Le couple, parti avec leur petit garçon, a eu trois autres enfants sur place, dont des jumeaux. "Tous ont été déclarés morts à Baghouz lors d'un bombardement", croit savoir la revenante, sans préciser la date. Sonia M. fuit la ville en ruines avec ses trois enfants, laissant son second mari sur place au printemps 2019. "J'ai appris par l'instruction qu'il était toujours vivant et incarcéré chez les Kurdes." Elle rejoint l'immense camp de réfugiés d'Al-Hol, où elle recroise "à plusieurs reprises", jusqu'en octobre de la même année, Hayat Boumeddiene. Ensuite, "elle s'est enfuie du camp".

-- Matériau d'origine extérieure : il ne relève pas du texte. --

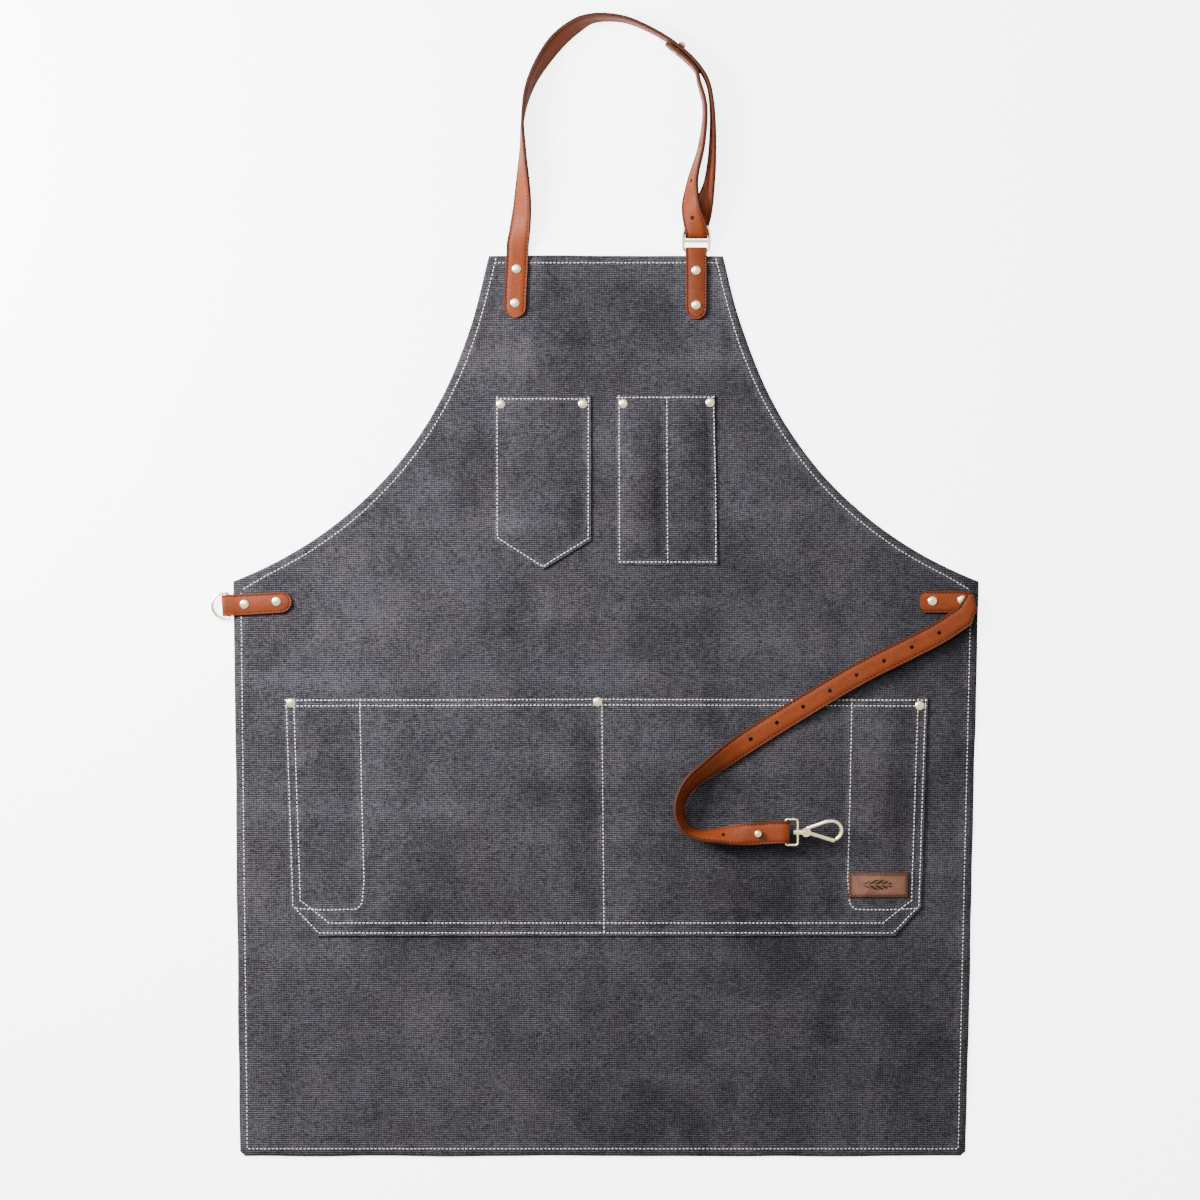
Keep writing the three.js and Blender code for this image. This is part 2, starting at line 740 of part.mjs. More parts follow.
// The returned end lies under the last stretch of the strap, one layer and a stud's flange away.
function waistCourse() {
  const { x, y, z } = claspAxis;
  const turn = [];
  for (let angle = 90; angle >= -90; angle -= 45) {
    const round = THREE.MathUtils.degToRad(angle);
    turn.push([x + loopTurn * Math.cos(round), y, z + loopTurn * Math.sin(round), 270, 0]);
  }
  const returned = bend.slice(-4).reverse().map(([px, py, pz, side]) => {
    return [px, py, Math.min(pz, bend.at(-2)[2]) - layerPitch, side, 0];
  });
  return strapCourse([...diagonal, ...bend, ...turn, ...returned]);
}

function waistStrap() {
  const course = waistCourse();
  const turnAt = course.nearest(claspAxis.x + loopTurn, claspAxis.y, 300, course.length);
  const studAt = course.nearest(141.5, 304.8, 200, turnAt - 10);
  const lowerHoleAt = course.nearest(109.6, 302.5, 200, turnAt - 10);
  const firstHoleAt = course.nearest(312, 491.8, 0, 100);
  const holes = [
    strapHole(course.frame(studAt), studShank, -layerPitch - throughStrap, throughStrap),
    strapHole(course.frame(lowerHoleAt), holeRadius, -throughStrap, throughStrap),
  ];
  for (let count = 0; count < 8; count += 1) {
    const frame = course.frame(firstHoleAt + count * waistHolePitch);
    holes.push(strapHole(frame, holeRadius, -throughStrap, throughStrap));
  }
  const pastFold = prism(
    polygon([[foldLine(480), 480], [foldLine(480) + 60, 480], [foldLine(560) + 60, 560], [foldLine(560), 560]]),
    -10,
    40,
  );
  const body = cut(strap(course, course.length, ["square", "round"]), [pastFold, ...holes]);
  return [piece("waist_strap", surface(body), leather), collarStud("waist", course.frame(studAt))];
}

// ---------------------------------------------------------------- clasp

// The clasp's own frame: X along the swivel from the loop's bar, Z out of the hook's face.
const loopFront = 11.4; // from the bar in the strap to the front bar
const loopHalf = strapWidth / 2 + gap + loopWire;
const bossHalf = 2;
const stemRadius = 1.2;
const pivotX = 19.3; // the gate's pin
const headRadius = 4.3;
const cheekInner = 2.2;
const cheekOuter = 3.2;
const hookWire = 2;
const gateWire = 1.9;
const pinRadius = 1;
const gateAngle = -17; // degrees, from the swivel's line to the gate
const gateReach = 27.6; // from the pin to the gate's tip

function claspLoop() {
  const corner = 2.5;
  const path = new THREE.CurvePath();
  const at = (x, y) => new THREE.Vector3(x, y, 0);
  const corners = [[0, -loopHalf], [loopFront, -loopHalf], [loopFront, loopHalf], [0, loopHalf]];
  corners.forEach(([x, y], i) => {
    const here = at(x, y);
    const next = at(...corners[(i + 1) % 4]);
    const after = at(...corners[(i + 2) % 4]);
    const run = next.clone().sub(here).normalize().multiplyScalar(corner);
    const turn = after.clone().sub(next).normalize().multiplyScalar(corner);
    path.add(new THREE.LineCurve3(here.clone().add(run), next.clone().sub(run)));
    path.add(new THREE.QuadraticBezierCurve3(next.clone().sub(run), next, next.clone().add(turn)));
  });
  const wire = closedWire(path, loopWire, 60);
  const boss = solid(new THREE.CylinderGeometry(3, 3, 2 * bossHalf, 16).rotateZ(Math.PI / 2));
  const bore = solid(new THREE.CylinderGeometry(stemRadius + gap, stemRadius + gap, 10, 16).rotateZ(Math.PI / 2));
  const loop = cut(wire.add(boss.translate([loopFront, 0, 0])), [bore.translate([loopFront, 0, 0])]);
  return piece("clasp_loop", surface(loop), brass);
}

function alongX(profile, sides = 16) {
  return solid(turned(profile, sides).rotateY(Math.PI / 2));
}

function claspHook() {
  const headStart = loopFront - bossHalf - gap;
  const bodyStart = loopFront + bossHalf + gap;
  const swivel = alongX([
    [0, headStart - 1.9],
    [1.8, headStart - 1.9],
    [2.4, headStart - 1.4],
    [2.4, headStart],
    [stemRadius, headStart],
    [stemRadius, bodyStart],
    [2.8, bodyStart],
    [3, bodyStart + 2],
    [2.6, pivotX - 3],
    [0, pivotX - 3],
  ]);
  const at = (x, y) => new THREE.Vector3(pivotX + x, y, 0);
  const points = [at(0.5, 3.6), at(11.3, 7.2), at(18.5, 9.7)];
  const bowCentre = [24.3, 1.6];
  const bowRadius = 8.7;
  for (let angle = 95; angle > -82; angle -= 17.5) {
    const turn = THREE.MathUtils.degToRad(angle);
    points.push(at(bowCentre[0] + bowRadius * Math.cos(turn), bowCentre[1] + bowRadius * Math.sin(turn)));
  }
  const arm = rod(new THREE.CatmullRomCurve3(points), hookWire, 30);
  const slot = new THREE.Shape();
  slot.absarc(0, 0, 2 * headRadius, THREE.MathUtils.degToRad(-75), THREE.MathUtils.degToRad(50));
  slot.lineTo(0, 0);
  slot.closePath();
  const swing = prism(slot, -cheekInner, cheekInner).translate([pivotX, 0, 0]);
  const head = pillar(pivotX, 0, headRadius, -cheekOuter, cheekOuter, 24).subtract(swing);
  const knuckleRoom = pillar(pivotX, 0, 3.1, -cheekInner, cheekInner, 24);
  const pinHole = pillar(pivotX, 0, pinRadius + gap, -5, 5, 16);
  const tipPath = pillar(pivotX, 0, gateReach + gap, -5, 5, 64);
  const noseOnly = box([pivotX + 8, -20, -5], [pivotX + 40, -2.5, 5]);
  const hook = cut(join([swivel, head, arm]), [knuckleRoom, pinHole, tipPath.intersect(noseOnly)]);
  return piece("clasp_hook", surface(hook), brass);
}

function claspGate() {
  const turn = THREE.MathUtils.degToRad(gateAngle);
  const beyond = new THREE.Vector3(Math.cos(turn), Math.sin(turn), 0).multiplyScalar(gateReach + 5);
  const bar = rod(new THREE.LineCurve3(new THREE.Vector3(), beyond), gateWire, 1, 12);
  const arm = bar.intersect(pillar(0, 0, gateReach, -5, 5, 64));
  const knuckle = pillar(0, 0, 2.8, -gateWire, 0.6, 20);
  const above = box([-4, -4, 0.6], [3.2, 4, 3]);
  const bore = pillar(0, 0, pinRadius + gap, -4, 4, 16);
  const gate = piece("clasp_gate", surface(cut(arm, [above]).add(knuckle).subtract(bore)), brass);
  gate.position.x = pivotX;
  return gate;
}

function claspPin() {
  const pin = piece("clasp_gate_pin", turned([
    [0, -cheekOuter - 0.9],
    [1.4, -cheekOuter - 0.8],
    [1.9, -cheekOuter - 0.1],
    [pinRadius, -cheekOuter - 0.1],
    [pinRadius, cheekOuter + 0.1],
    [1.9, cheekOuter + 0.1],
    [1.4, cheekOuter + 0.8],
    [0, cheekOuter + 0.9],
  ], 16), brass);
  pin.position.x = pivotX;
  return pin;
}

function claspSpring() {
  const coil = new THREE.CatmullRomCurve3([]);
  const turns = 2;
  const wire = 0.22;
  for (let step = 0; step <= 10 * turns; step += 1) {
    const angle = (2 * Math.PI * step) / 10;
    const height = 0.95 + (0.5 * step) / 10;
    coil.points.push(new THREE.Vector3(2 * Math.cos(angle), 2 * Math.sin(angle), height));
  }
  const spring = piece("clasp_gate_spring", surface(rod(coil, wire, 40, 6)), brass);
  spring.position.x = pivotX;
  return spring;
}

function clasp() {
  const group = new THREE.Group();
  group.add(claspLoop(), claspHook(), claspGate(), claspPin(), claspSpring());
  group.position.set(claspAxis.x, claspAxis.y, claspAxis.z);
  return group;
}

// ---------------------------------------------------------------- the whole apron

const apron = new THREE.Group();
apron.add(apronBody(), penPocket(), chestPocket(), lowerPocket(), leatherLabel());
apron.add(neckAnchor(), ...neckLoop(), neckTab(), neckRing());
apron.add(waistTab(), waistAnchor(), ...waistStrap(), clasp());
rivets.forEach((rivet) => apron.add(...rivetPair(rivet)));

// The origin is the middle of the bottom hem's back, halfway across the hem.
apron.position.y = -hemWidth / 2;

export default apron;
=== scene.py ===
"""A waxed canvas work apron with riveted pockets and leather straps, lying flat on its back.

Lengths in this file are millimetres, and heights are above the floor, until place() turns them
into the frame's metres.
"""

import math
import random

import bpy
import numpy as np
from bpy.props import FloatProperty, FloatVectorProperty, PointerProperty
from mathutils import Matrix, Vector, noise


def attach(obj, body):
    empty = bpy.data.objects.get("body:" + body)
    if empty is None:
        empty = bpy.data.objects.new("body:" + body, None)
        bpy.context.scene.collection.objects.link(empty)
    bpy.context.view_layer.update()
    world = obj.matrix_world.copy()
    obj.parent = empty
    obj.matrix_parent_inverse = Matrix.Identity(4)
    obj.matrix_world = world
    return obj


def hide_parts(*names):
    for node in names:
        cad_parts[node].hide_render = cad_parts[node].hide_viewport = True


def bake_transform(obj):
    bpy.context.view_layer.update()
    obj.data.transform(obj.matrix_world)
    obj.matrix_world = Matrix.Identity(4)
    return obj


bl_info = {
    "name": "Work apron",
    "version": (1, 0, 0),
    "blender": (4, 5, 0),
    "location": "View3D > Sidebar > Apron",
    "description": "Models and finishes a waxed canvas apron with leather straps",
    "category": "Object",
}

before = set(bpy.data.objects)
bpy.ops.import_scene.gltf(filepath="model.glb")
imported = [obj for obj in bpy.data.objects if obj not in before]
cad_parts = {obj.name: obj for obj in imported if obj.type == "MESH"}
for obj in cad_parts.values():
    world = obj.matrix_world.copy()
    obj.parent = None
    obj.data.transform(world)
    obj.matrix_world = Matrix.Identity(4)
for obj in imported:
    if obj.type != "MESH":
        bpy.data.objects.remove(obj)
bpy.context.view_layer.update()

# ------------------------------------------------------------------ the apron's plan

HEM = 9.5  # width of the turned hem; the frame's origin is halfway across it
BIB_TOP = 846
BIB_HALF = 110
WAIST = 540
WAIST_HALF = 350
HEM_LEFT = -344
HEM_RIGHT = 338
CORNER = 5

PANEL = 2.7  # height of the cloth's face
PANEL_RIPPLE = 0.45  # height of its slow waves
SEAM = 4.5  # height of a pocket's sewn border
POCKET_FACE = 9.0
LEATHER = 5.7  # height of the face of a strap or tab sewn to the panel
LEATHER_SMOOTH = 38  # degrees between faces that still shade as one surface
STRAP_WIDTH = 21
STRAP_THICK = 3
EYE_HEIGHT = 4.2
NECK_EYE_Y = BIB_TOP + 4.7
NECK_TAB_X = 84.7
WAIST_EYE = (-354, 517.6)
WAIST_TAB_TILT = math.radians(3.4)
CLASP = (167.5, 306, POCKET_FACE + 13.4)
FOLD = (343.5, 521)
FOLD_LEAN = 0.294

RIVETS = {
    "neck_strap_upper": (-84, 833.5, LEATHER),
    "neck_strap_lower": (-85.5, 801.5, LEATHER),
    "neck_tab_upper": (84.5, 832, LEATHER),
    "neck_tab_lower": (84.5, 799.5, LEATHER),
    "waist_tab_outer": (-339.5, 518.7, LEATHER),
    "waist_tab_inner": (-309.5, 521.3, LEATHER),
    "waist_strap_outer": (334.3, 522.5, LEATHER),
    "waist_strap_inner": (306.4, 521.7, LEATHER),
    "pen_pocket_outer": (-99, 706.5, SEAM),
    "pen_pocket_inner": (-21.8, 706.8, SEAM),
    "chest_pocket_inner": (16.3, 707, SEAM),
    "chest_pocket_outer": (97.7, 708, SEAM),
    "lower_pocket_left": (-295.8, 426, SEAM),
    "lower_pocket_middle": (-7.8, 427, SEAM),
    "lower_pocket_right": (294.4, 423.5, SEAM),
}


def place(x, y, z):
    """A point of the apron's plan, in the frame's metres."""
    return Vector((x, y - HEM / 2, z)) / 1000


def mix(a, b, share):
    return a + (b - a) * share


def bezier(points, t):
    """A point on a cubic curve with four control points."""
    a, b, c, d = (Vector(p) for p in points)
    s = 1 - t
    return s**3 * a + 3 * s * s * t * b + 3 * s * t * t * c + t**3 * d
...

Sonia M. parvient à regagner Istanbul, grâce aux "20 000 dollars" envoyés par un contact en France transmis par son mari. Elle retrace brièvement le chemin, "cachés", jusqu'à Idlib, le passage de la frontière "par le mur", la "succession de passeurs" pour anticiper les contrôles de police jusqu'à la ville turque. Pourquoi a-t-elle voulu rentrer en France ? La trentenaire répète ce qu'elle a dit au juge en juillet 2020. "Les viols" de son premier mari, qui lui "faisait des choses interdites dans l'islam". Et "je n'adhérais pas à l'esclavage des yézidis, je n'adhérais pas non plus aux attentats".

Pour moi, ce n'était pas normal que des personnes qui n'ont rien fait payent pour des choses en Syrie. Mais si vous montrez que vous êtes contre eux, vous risquez la mort, donc vous cachez.

Sonia M., témoin

devant la cour d'assises spéciale de Paris

Avant la fin de son témoignage, Sonia M. tient à "faire passer un message" aux journalistes de Charlie Hebdo, dont plusieurs rescapés sont présents dans la salle d'audience : "C'est important que vous continuiez, car c'est vraiment ce qu'ils détestent. Je pense aux familles des victimes, je vous recommande, ne lâchez pas. Eux, c'est ce qu'ils veulent, créer un malaise dans la société. Vous représentez la liberté et c'est ce qu'ils détestent le plus, alors ne lâchez pas surtout", insiste-t-elle. "La cour a entendu votre message", conclut le président avant l'extinction de l'écran.